— START Rows —
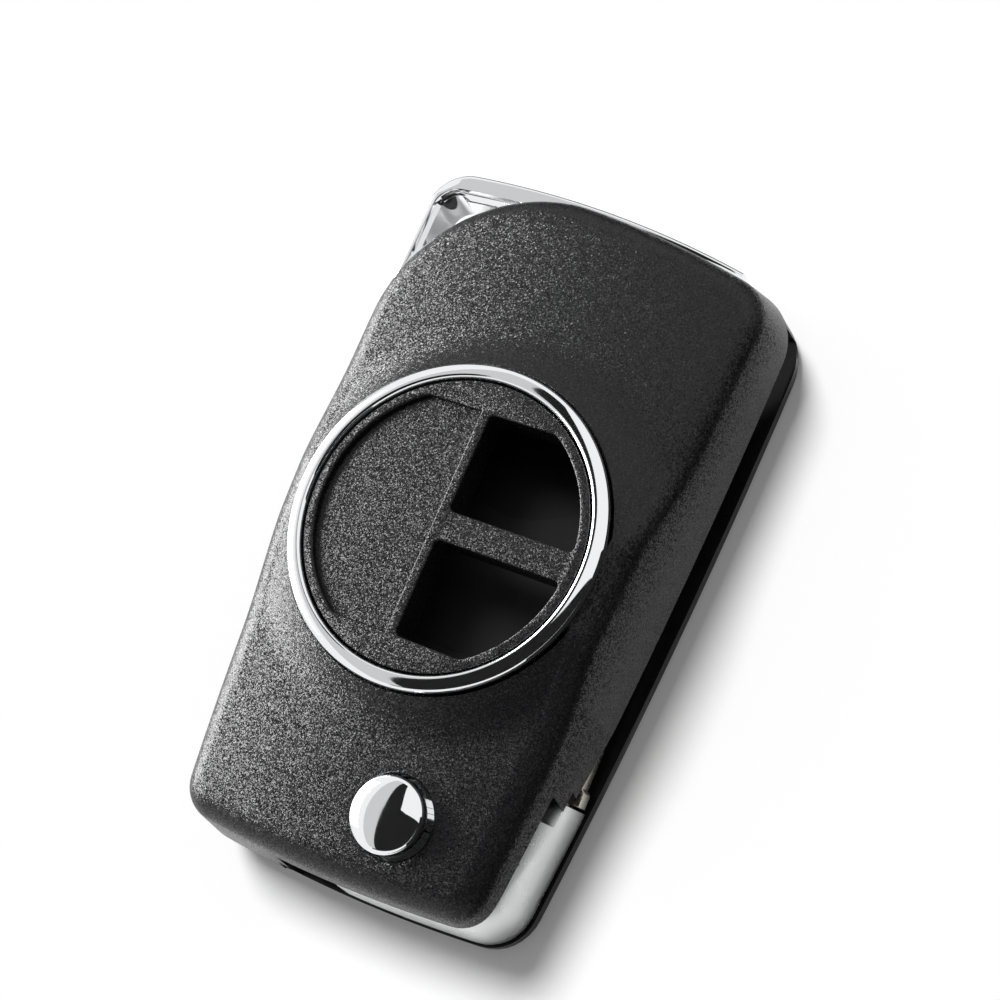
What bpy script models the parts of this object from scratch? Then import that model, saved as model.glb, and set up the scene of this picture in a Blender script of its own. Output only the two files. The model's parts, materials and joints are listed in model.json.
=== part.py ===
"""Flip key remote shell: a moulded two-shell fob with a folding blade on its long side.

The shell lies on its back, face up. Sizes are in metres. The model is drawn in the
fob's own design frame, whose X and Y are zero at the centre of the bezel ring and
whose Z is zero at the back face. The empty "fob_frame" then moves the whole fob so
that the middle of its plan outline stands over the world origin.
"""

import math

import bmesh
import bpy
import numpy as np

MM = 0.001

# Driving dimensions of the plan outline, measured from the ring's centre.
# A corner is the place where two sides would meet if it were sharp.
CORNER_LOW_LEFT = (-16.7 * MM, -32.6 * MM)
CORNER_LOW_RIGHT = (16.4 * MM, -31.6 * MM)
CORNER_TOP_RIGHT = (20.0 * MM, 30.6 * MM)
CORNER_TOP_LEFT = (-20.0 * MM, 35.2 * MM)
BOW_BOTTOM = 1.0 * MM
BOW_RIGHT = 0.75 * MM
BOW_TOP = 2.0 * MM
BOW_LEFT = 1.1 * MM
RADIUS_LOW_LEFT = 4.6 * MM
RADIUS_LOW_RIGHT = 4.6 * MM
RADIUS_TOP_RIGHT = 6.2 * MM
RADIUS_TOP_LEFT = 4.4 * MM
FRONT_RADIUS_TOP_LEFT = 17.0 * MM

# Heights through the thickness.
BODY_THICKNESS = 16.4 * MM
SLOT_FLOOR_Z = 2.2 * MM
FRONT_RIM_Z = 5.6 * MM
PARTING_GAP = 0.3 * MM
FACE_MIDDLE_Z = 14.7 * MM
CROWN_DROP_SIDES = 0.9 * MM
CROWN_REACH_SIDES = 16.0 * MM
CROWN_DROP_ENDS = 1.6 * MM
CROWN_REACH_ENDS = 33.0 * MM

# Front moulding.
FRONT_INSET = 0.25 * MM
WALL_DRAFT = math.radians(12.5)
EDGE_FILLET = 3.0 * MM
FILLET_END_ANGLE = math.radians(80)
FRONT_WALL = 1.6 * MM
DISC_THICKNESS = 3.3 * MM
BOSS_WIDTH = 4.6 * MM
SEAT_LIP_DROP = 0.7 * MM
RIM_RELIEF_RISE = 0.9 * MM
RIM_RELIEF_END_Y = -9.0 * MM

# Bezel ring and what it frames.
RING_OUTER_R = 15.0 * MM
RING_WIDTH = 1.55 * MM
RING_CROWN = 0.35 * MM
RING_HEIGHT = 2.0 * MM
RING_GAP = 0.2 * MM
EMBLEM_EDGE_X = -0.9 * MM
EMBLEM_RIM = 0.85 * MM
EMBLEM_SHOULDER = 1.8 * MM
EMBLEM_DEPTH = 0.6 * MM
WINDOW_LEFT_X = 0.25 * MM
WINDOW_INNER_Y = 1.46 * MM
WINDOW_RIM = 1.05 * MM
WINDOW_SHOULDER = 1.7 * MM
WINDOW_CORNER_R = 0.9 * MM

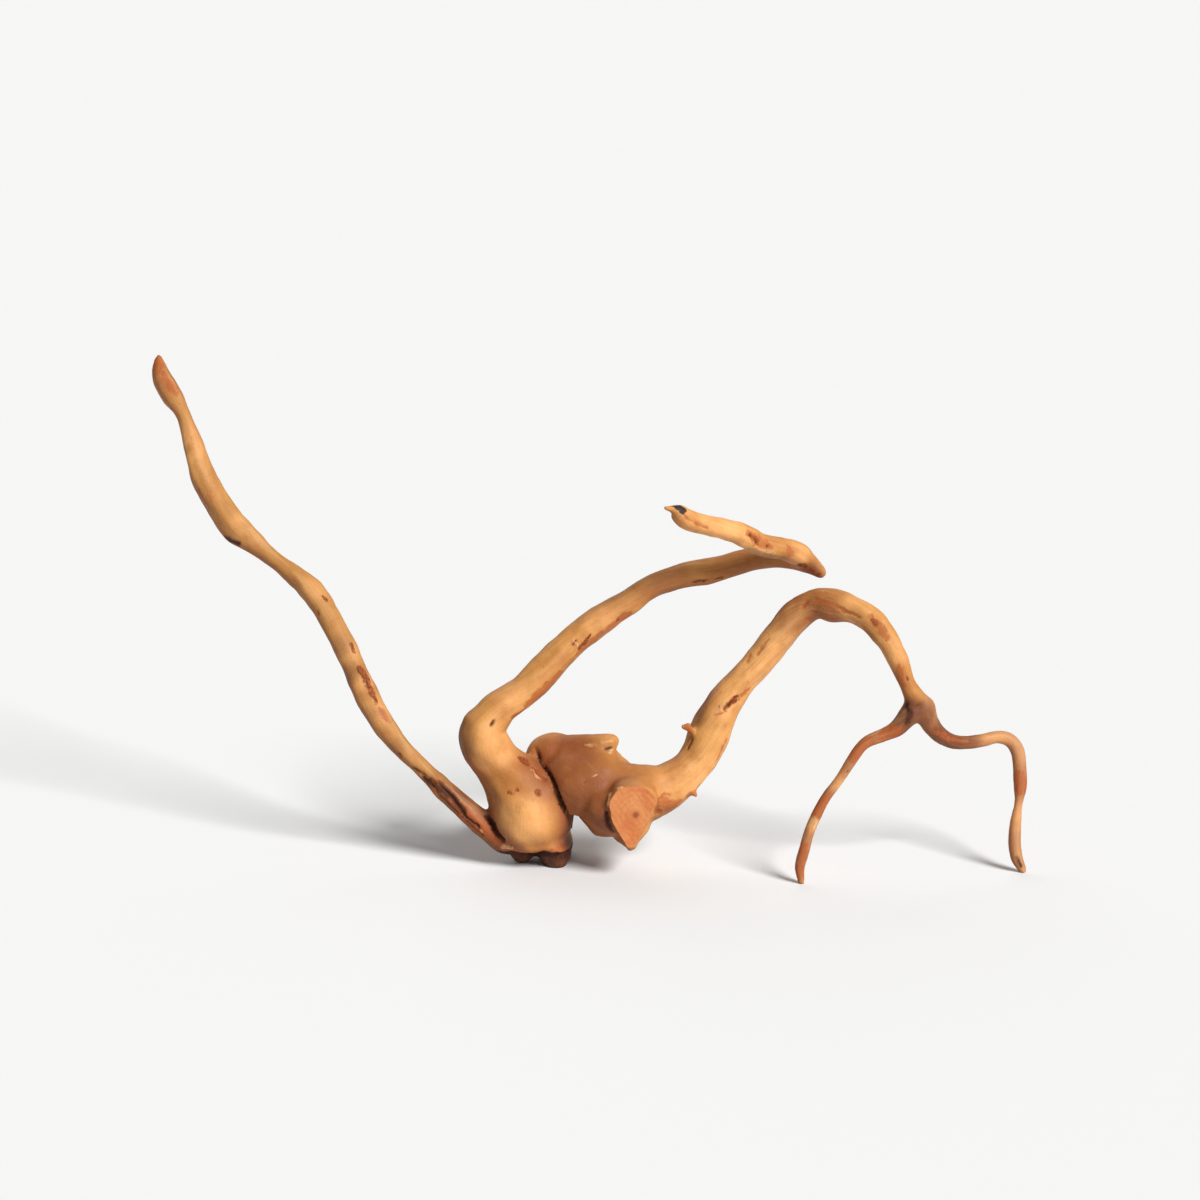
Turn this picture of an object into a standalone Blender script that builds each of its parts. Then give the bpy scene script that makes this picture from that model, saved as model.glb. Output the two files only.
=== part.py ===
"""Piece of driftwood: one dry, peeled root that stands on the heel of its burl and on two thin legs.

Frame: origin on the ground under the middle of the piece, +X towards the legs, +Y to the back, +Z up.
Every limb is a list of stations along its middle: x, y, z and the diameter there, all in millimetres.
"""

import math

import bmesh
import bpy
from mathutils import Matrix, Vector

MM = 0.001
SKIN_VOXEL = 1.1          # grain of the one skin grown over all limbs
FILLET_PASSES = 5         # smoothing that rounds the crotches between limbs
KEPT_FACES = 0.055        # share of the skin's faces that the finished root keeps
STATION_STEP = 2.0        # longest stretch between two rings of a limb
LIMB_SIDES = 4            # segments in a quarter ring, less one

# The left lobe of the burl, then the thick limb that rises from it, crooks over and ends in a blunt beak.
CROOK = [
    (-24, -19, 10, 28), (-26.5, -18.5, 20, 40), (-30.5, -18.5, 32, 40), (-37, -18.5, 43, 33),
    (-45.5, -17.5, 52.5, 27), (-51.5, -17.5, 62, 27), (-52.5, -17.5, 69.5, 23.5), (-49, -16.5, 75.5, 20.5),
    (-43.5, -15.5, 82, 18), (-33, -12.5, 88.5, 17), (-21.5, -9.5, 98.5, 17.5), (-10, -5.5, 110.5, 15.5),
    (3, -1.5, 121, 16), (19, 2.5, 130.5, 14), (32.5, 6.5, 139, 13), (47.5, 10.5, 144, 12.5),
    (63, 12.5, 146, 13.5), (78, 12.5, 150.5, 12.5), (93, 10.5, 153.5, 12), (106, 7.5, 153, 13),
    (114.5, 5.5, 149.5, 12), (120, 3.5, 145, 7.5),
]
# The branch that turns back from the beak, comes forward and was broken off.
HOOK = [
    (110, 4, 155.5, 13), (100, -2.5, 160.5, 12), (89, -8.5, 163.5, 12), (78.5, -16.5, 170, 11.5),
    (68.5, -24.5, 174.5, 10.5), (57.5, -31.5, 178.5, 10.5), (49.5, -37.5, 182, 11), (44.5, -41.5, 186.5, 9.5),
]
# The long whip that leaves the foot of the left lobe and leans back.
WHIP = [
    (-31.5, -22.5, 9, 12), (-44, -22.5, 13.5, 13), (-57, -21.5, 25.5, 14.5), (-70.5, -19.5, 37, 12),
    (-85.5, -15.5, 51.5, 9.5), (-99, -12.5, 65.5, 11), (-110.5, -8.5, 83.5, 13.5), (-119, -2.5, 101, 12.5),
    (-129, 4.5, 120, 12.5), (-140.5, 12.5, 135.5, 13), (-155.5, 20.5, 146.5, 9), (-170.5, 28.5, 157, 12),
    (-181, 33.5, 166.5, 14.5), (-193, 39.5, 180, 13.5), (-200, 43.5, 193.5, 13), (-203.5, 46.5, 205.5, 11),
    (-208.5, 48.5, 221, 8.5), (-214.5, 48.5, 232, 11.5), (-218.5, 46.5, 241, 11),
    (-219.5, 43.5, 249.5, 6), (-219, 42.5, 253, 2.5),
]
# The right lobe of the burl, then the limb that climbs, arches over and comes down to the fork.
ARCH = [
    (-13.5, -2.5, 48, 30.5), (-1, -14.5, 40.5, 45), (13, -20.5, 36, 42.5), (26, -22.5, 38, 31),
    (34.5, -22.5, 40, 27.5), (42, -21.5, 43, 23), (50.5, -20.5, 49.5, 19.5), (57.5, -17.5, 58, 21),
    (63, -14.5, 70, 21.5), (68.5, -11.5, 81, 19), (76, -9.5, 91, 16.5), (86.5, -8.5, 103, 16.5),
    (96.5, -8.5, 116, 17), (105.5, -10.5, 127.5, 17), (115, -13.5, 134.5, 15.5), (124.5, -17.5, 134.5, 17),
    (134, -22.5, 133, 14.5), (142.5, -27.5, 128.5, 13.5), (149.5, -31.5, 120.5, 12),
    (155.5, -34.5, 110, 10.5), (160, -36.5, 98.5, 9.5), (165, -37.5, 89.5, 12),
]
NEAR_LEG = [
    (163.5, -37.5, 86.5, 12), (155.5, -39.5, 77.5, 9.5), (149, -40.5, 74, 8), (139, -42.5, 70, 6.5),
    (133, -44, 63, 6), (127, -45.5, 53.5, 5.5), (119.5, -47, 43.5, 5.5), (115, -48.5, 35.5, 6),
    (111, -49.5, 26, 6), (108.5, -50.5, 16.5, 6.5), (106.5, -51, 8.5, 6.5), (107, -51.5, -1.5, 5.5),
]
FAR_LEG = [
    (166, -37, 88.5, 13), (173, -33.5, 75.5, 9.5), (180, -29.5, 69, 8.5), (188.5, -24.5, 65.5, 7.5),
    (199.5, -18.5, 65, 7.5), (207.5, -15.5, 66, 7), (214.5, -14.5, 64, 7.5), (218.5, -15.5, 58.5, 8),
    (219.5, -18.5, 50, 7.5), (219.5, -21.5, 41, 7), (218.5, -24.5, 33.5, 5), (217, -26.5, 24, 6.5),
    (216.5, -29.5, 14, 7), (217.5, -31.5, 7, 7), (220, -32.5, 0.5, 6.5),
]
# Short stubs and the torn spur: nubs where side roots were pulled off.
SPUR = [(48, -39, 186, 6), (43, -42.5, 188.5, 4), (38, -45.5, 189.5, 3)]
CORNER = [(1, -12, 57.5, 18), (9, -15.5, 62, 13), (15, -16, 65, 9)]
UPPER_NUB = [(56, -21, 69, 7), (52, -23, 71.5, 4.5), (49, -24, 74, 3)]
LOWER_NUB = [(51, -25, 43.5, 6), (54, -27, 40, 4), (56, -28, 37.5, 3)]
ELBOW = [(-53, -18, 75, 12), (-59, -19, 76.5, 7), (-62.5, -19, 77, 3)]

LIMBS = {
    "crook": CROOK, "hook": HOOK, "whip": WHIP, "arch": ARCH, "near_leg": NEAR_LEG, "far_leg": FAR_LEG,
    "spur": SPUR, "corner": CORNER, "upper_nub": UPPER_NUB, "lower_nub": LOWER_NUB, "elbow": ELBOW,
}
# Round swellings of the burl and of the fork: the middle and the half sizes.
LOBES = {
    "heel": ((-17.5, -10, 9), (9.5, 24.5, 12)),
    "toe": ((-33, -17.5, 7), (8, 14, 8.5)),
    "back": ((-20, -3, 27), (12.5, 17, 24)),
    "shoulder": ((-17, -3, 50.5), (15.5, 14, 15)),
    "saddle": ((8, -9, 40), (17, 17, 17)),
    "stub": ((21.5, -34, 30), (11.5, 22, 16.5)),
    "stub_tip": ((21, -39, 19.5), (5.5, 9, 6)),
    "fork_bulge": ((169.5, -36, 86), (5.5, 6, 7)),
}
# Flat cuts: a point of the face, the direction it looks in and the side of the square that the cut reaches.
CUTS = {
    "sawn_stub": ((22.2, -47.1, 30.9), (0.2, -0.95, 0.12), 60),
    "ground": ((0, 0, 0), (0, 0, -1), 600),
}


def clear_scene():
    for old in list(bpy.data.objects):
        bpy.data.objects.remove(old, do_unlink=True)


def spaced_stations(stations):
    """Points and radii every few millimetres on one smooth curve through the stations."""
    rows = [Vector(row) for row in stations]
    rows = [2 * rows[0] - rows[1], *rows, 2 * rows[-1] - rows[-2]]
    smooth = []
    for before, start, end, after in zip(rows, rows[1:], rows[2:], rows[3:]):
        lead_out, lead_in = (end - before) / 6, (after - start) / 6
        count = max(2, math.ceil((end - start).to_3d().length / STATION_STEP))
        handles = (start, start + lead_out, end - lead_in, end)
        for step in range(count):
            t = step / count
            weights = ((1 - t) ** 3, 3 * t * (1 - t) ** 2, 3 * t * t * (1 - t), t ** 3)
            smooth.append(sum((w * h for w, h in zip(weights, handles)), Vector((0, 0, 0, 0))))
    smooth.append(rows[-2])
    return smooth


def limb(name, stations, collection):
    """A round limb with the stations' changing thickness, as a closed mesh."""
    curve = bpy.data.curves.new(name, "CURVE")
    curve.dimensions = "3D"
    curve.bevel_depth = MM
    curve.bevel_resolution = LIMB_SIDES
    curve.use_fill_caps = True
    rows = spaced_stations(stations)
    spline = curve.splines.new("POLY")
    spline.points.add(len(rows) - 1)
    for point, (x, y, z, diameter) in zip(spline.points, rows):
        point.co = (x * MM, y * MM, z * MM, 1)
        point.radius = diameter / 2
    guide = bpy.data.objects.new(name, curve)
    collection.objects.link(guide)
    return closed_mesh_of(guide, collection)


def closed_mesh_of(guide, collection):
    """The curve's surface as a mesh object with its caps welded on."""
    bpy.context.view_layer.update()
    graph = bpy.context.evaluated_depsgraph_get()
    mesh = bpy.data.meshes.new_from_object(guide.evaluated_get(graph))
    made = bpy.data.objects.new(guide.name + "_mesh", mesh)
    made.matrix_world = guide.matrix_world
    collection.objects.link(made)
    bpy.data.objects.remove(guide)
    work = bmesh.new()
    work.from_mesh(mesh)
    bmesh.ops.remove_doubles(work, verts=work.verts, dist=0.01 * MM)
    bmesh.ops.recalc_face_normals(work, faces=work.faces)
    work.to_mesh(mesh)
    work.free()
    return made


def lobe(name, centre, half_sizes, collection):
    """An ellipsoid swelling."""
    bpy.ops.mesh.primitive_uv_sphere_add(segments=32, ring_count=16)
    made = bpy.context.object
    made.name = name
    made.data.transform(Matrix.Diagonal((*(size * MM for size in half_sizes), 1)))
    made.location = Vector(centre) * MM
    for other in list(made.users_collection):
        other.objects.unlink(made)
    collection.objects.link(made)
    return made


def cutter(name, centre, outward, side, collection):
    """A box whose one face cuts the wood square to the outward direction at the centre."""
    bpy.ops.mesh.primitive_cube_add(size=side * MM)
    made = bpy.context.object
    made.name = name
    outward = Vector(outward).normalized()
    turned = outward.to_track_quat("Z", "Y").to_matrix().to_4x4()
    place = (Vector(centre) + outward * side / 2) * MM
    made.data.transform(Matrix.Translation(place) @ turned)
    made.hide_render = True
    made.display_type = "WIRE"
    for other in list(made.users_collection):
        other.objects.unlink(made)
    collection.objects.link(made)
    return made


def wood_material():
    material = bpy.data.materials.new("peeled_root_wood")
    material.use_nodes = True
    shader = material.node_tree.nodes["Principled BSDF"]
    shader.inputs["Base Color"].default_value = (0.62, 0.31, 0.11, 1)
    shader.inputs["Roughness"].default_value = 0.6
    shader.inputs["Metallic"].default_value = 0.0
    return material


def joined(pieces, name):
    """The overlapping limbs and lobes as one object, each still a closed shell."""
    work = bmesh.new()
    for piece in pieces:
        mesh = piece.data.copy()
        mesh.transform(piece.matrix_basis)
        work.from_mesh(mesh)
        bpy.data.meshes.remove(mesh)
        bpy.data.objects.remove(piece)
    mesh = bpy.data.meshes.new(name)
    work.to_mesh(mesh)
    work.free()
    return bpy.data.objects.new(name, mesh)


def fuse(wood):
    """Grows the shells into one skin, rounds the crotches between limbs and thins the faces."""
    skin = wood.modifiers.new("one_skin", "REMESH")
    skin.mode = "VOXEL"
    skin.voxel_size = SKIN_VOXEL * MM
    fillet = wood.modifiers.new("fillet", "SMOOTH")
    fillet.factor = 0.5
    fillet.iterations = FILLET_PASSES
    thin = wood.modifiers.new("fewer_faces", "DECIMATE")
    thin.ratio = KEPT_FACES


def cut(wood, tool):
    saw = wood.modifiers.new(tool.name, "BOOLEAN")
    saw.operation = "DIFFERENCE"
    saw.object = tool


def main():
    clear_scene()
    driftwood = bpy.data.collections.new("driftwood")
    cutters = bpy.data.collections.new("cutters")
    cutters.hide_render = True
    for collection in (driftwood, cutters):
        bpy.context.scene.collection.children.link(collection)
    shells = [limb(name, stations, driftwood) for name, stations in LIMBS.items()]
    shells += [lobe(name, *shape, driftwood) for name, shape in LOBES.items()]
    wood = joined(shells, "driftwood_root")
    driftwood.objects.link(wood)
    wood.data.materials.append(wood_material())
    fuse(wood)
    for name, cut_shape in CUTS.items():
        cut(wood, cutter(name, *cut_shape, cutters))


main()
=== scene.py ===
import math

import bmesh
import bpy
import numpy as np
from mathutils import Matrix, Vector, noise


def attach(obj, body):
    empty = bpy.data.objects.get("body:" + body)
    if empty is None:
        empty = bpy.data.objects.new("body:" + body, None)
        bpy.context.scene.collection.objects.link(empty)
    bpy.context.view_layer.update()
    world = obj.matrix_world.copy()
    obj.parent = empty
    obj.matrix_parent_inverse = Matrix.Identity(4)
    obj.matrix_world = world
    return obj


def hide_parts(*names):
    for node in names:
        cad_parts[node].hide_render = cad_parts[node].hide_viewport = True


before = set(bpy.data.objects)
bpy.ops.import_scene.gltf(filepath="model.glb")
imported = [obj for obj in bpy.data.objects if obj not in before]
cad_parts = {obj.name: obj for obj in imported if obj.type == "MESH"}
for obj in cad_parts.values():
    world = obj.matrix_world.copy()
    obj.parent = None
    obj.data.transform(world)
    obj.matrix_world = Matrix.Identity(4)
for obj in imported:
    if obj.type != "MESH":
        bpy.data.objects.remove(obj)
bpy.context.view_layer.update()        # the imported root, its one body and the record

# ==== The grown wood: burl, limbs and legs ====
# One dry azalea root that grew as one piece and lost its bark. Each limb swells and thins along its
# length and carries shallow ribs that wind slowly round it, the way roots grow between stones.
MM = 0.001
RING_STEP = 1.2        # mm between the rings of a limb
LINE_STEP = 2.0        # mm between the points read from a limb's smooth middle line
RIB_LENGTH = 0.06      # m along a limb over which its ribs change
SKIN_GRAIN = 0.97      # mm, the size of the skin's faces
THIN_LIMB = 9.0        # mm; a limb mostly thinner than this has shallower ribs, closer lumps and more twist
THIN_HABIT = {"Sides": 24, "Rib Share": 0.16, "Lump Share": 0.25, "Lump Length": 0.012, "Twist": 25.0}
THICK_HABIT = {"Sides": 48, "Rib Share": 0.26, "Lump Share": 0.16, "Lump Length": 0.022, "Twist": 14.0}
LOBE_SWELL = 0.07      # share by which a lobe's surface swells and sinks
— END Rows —
▶ Required work
Copy exactly, and only, the lines from the one containing "driftwood.objects.link(wood)" through the one containing "imported = [obj".

▶ Written solution
    driftwood.objects.link(wood)
    wood.data.materials.append(wood_material())
    fuse(wood)
    for name, cut_shape in CUTS.items():
        cut(wood, cutter(name, *cut_shape, cutters))


main()
=== scene.py ===
import math

import bmesh
import bpy
import numpy as np
from mathutils import Matrix, Vector, noise


def attach(obj, body):
    empty = bpy.data.objects.get("body:" + body)
    if empty is None:
        empty = bpy.data.objects.new("body:" + body, None)
        bpy.context.scene.collection.objects.link(empty)
    bpy.context.view_layer.update()
    world = obj.matrix_world.copy()
    obj.parent = empty
    obj.matrix_parent_inverse = Matrix.Identity(4)
    obj.matrix_world = world
    return obj


def hide_parts(*names):
    for node in names:
        cad_parts[node].hide_render = cad_parts[node].hide_viewport = True


before = set(bpy.data.objects)
bpy.ops.import_scene.gltf(filepath="model.glb")
imported = [obj for obj in bpy.data.objects if obj not in before]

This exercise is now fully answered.